The numerical towers in Common Lisp and Scheme behave similarly. They all differ in structure details, but they all work the same way: the largest collections are the most basic types, the smallest collections are the most derived types.

This whole article is complaining about OOP being bad, when in reality OOP is helping to reveal a fundamentally bad design, which would be wrong in any programming paradigm.

There's nothing wrong with Peano numbers of course, but to introduce them in order to avoid fixing your unsound conceptual model, and to claim that it's an improvement over the OO-with-inheritance approach, is just silly.

It's certainly interesting that OO inheritance only supports "subset" relationships and not "superset" relationships, which I think is maybe what the author was originally trying to illustrate. It's something we do in math all the time. But that's not where the article goes and that's not what it presents as its own conclusion.

---

Edit / addendum:

You can build up a class hierarchy "additively" (adding structure/operations in more-derived types) rather than "subtractively" (removing structure/operations in more-derived types) using mixins in OO or type classes in FP.

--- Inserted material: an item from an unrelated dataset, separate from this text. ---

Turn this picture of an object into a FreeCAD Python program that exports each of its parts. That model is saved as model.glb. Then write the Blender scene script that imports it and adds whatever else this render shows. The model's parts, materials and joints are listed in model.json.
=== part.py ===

The author mentioned Haskell and went so far as to define a custom ADT for integers but didn't notice that Haskell itself has its own kind of numerical tower in its type classes Num, Integral, etc. which works in exactly the additive style that they realized was incompatible with traditional OO inheritance.


> Naturals are a strict subset of Integers. The Liskov substitution principle applies perfectly well when you set this up the right way.

The article modelled it in both directions...


> All types in the hierarchy need to know about one another. Adding a new type requires changing all other types.

This was solves a few decades ago in smalltalk with the coerce protocol (aka double dispatch).

This article feels quite strawmanish.